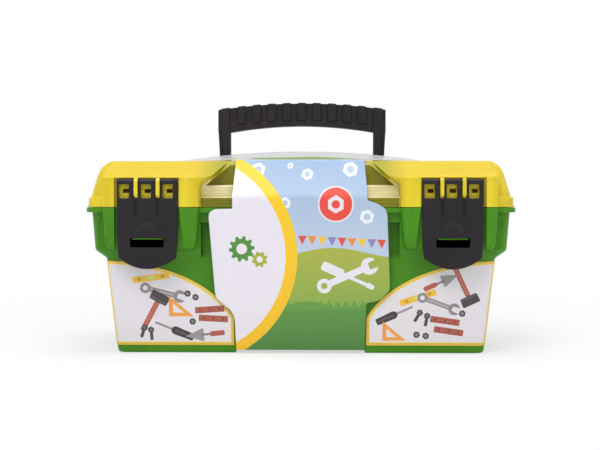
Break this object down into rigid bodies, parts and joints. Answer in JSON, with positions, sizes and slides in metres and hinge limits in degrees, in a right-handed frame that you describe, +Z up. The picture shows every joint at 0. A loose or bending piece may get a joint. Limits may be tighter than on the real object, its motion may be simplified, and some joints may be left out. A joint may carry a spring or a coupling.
{
  "type": "toy tool box",
  "caption": "Moulded toy tool box with a hinged translucent lid, snap latches, a folding ribbed carry handle, a printed card wrap and stickers.",
  "frame": {"origin": "on the floor under the middle of the box", "axes": "+X along the box to the right as seen from the front, -Y towards the front with the latches, +Z up"},
  "size_m": [0.35, 0.18, 0.21],
  "materials": {
    "tub_plastic": "satin moulded",
    "lid_plastic": "glossy, slightly see-through",
    "handle_plastic": "satin moulded",
    "latch_plastic": "satin moulded",
    "pin_steel": "drawn wire",
    "printed_card": "coated print on the outside",
    "sticker_paper": "coated print"
  },
  "bodies": {
    "tub": {"tub": "tub_plastic", "hinge_pin_left": "pin_steel", "hinge_pin_right": "pin_steel", "label_left": "sticker_paper", "label_right": "sticker_paper"},
    "lid": {"lid": "lid_plastic", "sleeve_top": "printed_card"},
    "handle": {"handle": "handle_plastic"},
    "latch_left": {"latch_left": "latch_plastic"},
    "latch_right": {"latch_right": "latch_plastic"},
    "sleeve_front": {"sleeve_front": "printed_card"}
  },
  "joints": [
    {"name": "lid_hinge", "type": "hinge", "parent": "tub", "child": "lid", "pos_m": [0, 0.085, 0.11965], "axis": [-1, 0, 0], "range_deg": [0, 100]},
    {"name": "handle_hinge", "type": "hinge", "parent": "lid", "child": "handle", "pos_m": [0, 0, 0.1515], "axis": [-1, 0, 0], "range_deg": [0, 90]},
    {"name": "latch_left_hinge", "type": "hinge", "parent": "lid", "child": "latch_left", "pos_m": [-0.1225, -0.0858, 0.1402], "axis": [-1, 0, 0], "range_deg": [0, 110]},
    {"name": "latch_right_hinge", "type": "hinge", "parent": "lid", "child": "latch_right", "pos_m": [0.1225, -0.0858, 0.1402], "axis": [-1, 0, 0], "range_deg": [0, 110]},
    {"name": "sleeve_crease", "type": "hinge", "parent": "lid", "child": "sleeve_front", "pos_m": [0, -0.0638, 0.158], "axis": [-1, 0, 0], "range_deg": [0, 110]}
  ]
}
************
Given instruction
Reproduce the listing shown above in its entirety, exactly.

Correct output
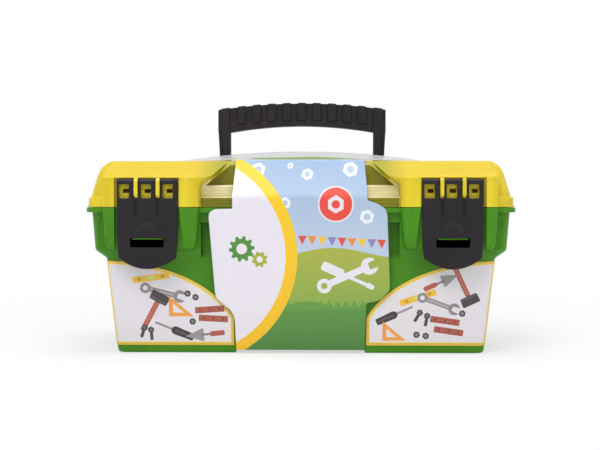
Break this object down into rigid bodies, parts and joints. Answer in JSON, with positions, sizes and slides in metres and hinge limits in degrees, in a right-handed frame that you describe, +Z up. The picture shows every joint at 0. A loose or bending piece may get a joint. Limits may be tighter than on the real object, its motion may be simplified, and some joints may be left out. A joint may carry a spring or a coupling.
{
  "type": "toy tool box",
  "caption": "Moulded toy tool box with a hinged translucent lid, snap latches, a folding ribbed carry handle, a printed card wrap and stickers.",
  "frame": {"origin": "on the floor under the middle of the box", "axes": "+X along the box to the right as seen from the front, -Y towards the front with the latches, +Z up"},
  "size_m": [0.35, 0.18, 0.21],
  "materials": {
    "tub_plastic": "satin moulded",
    "lid_plastic": "glossy, slightly see-through",
    "handle_plastic": "satin moulded",
    "latch_plastic": "satin moulded",
    "pin_steel": "drawn wire",
    "printed_card": "coated print on the outside",
    "sticker_paper": "coated print"
  },
  "bodies": {
    "tub": {"tub": "tub_plastic", "hinge_pin_left": "pin_steel", "hinge_pin_right": "pin_steel", "label_left": "sticker_paper", "label_right": "sticker_paper"},
    "lid": {"lid": "lid_plastic", "sleeve_top": "printed_card"},
    "handle": {"handle": "handle_plastic"},
    "latch_left": {"latch_left": "latch_plastic"},
    "latch_right": {"latch_right": "latch_plastic"},
    "sleeve_front": {"sleeve_front": "printed_card"}
  },
  "joints": [
    {"name": "lid_hinge", "type": "hinge", "parent": "tub", "child": "lid", "pos_m": [0, 0.085, 0.11965], "axis": [-1, 0, 0], "range_deg": [0, 100]},
    {"name": "handle_hinge", "type": "hinge", "parent": "lid", "child": "handle", "pos_m": [0, 0, 0.1515], "axis": [-1, 0, 0], "range_deg": [0, 90]},
    {"name": "latch_left_hinge", "type": "hinge", "parent": "lid", "child": "latch_left", "pos_m": [-0.1225, -0.0858, 0.1402], "axis": [-1, 0, 0], "range_deg": [0, 110]},
    {"name": "latch_right_hinge", "type": "hinge", "parent": "lid", "child": "latch_right", "pos_m": [0.1225, -0.0858, 0.1402], "axis": [-1, 0, 0], "range_deg": [0, 110]},
    {"name": "sleeve_crease", "type": "hinge", "parent": "lid", "child": "sleeve_front", "pos_m": [0, -0.0638, 0.158], "axis": [-1, 0, 0], "range_deg": [0, 110]}
  ]
}